Organizations are often looking for ways to cut costs. And there’s a great way to do that: investing in quality. 

That way, you don’t find bugs late in the process, when they’ve already made it to production and are costlier to fix. That’s exactly the scenario that shift-left testing aims to prevent.

Hopefully, after reading this guide, you are now convinced that shift-left testing is the way forward and are ready to implement it. 

If that’s the case, you might take a look at Autify Aximo, the AI testing agent that can help you scale test automation across your organization, without the need for coding skills and with zero maintenance.

Thanks for reading.

FAQ

What Is The Difference Between Shift Left and TDD?

Shift-left testing is the overall approach of moving testing activities to the beginning of the software development lifecycle and doing them continuously. 

TDD (test-driven development) is a software development methodology in which you use automated unit tests to drive the implementation of the features. TDD is often used as one of the techniques for shift-left, but it’s not mandatory.

How Does Shift-Left Testing Relate to Agile?

Agile preaches developing software in short iterations. Thus, it’s completely against testing being a fixed phase after a long implementation phase.

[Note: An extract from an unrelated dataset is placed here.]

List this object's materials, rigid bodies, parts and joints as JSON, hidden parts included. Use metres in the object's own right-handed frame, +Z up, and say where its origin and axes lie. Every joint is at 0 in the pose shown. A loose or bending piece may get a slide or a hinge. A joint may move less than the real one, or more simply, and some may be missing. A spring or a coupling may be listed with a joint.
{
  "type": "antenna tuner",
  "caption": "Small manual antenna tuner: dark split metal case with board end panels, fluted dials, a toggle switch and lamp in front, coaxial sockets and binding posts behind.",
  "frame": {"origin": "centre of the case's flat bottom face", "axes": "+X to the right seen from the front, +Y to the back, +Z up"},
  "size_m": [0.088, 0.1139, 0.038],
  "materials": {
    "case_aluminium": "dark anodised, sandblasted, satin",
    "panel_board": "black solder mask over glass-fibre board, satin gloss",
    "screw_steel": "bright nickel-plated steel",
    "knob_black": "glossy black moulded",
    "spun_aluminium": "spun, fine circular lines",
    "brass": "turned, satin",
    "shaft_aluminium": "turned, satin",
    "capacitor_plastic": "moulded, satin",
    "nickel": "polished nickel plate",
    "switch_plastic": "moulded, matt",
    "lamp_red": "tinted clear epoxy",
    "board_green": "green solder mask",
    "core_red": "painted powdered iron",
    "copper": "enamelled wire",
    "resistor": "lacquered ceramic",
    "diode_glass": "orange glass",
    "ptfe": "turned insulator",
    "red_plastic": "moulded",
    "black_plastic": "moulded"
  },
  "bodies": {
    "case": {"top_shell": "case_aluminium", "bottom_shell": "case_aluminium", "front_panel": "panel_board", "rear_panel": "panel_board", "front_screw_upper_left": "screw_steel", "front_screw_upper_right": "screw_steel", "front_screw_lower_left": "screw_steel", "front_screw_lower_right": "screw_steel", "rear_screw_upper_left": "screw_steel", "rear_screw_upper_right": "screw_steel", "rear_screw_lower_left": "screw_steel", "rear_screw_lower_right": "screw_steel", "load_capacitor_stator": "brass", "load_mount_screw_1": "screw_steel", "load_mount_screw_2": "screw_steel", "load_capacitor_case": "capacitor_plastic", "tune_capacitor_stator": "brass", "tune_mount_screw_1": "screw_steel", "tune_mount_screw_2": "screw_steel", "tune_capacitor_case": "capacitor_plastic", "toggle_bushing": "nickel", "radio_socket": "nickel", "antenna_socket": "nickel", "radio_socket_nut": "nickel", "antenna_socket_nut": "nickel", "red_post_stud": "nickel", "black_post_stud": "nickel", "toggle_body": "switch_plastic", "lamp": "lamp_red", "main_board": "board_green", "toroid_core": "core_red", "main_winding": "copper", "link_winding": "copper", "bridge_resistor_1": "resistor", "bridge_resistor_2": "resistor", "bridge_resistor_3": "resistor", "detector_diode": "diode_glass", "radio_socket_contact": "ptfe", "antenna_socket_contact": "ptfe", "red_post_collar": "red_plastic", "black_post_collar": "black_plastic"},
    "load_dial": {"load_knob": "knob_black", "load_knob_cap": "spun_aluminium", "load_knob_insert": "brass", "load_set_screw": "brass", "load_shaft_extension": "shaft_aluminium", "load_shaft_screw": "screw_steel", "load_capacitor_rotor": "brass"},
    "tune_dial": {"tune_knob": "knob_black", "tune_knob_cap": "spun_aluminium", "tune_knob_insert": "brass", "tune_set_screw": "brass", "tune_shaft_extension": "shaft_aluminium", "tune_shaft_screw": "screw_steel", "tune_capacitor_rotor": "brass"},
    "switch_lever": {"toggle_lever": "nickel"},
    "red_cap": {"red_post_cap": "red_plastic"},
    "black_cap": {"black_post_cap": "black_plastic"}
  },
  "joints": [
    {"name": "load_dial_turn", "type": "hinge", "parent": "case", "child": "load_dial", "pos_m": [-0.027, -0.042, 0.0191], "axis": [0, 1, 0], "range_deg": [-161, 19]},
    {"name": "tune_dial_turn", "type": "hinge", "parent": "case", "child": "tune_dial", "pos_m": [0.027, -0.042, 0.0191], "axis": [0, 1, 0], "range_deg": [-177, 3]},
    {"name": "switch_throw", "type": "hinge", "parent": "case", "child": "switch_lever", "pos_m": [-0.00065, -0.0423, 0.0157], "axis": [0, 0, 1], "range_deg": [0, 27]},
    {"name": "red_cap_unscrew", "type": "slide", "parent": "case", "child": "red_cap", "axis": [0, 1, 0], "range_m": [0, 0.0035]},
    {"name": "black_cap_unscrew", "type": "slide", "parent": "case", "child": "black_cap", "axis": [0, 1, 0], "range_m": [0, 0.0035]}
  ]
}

More specifically, there is a particular “flavor” of agile software development, called extreme programming, or XP, in which TDD (test-driven development) is a core practice. So, we can say agile is highly compatible with the ideas of shifting left.

What Is The Difference Between Shift-Left and Shift-Right Testing?

Shift-left testing is moving testing activities to the start of the SDLC. Shift-right testing means applying some quality techniques to production or production-like environments. They are not opposites; rather, they complement each other.

Can Shift-Left Testing Work in a Waterfall Environment?

Nothing stops a team from doing testing activities earlier and often, even in a waterfall-like environment, as a replacement or complement to a formal testing phase. But shift-left testing would act as the catalyst of the organization, ultimately moving out of waterfall-like processes.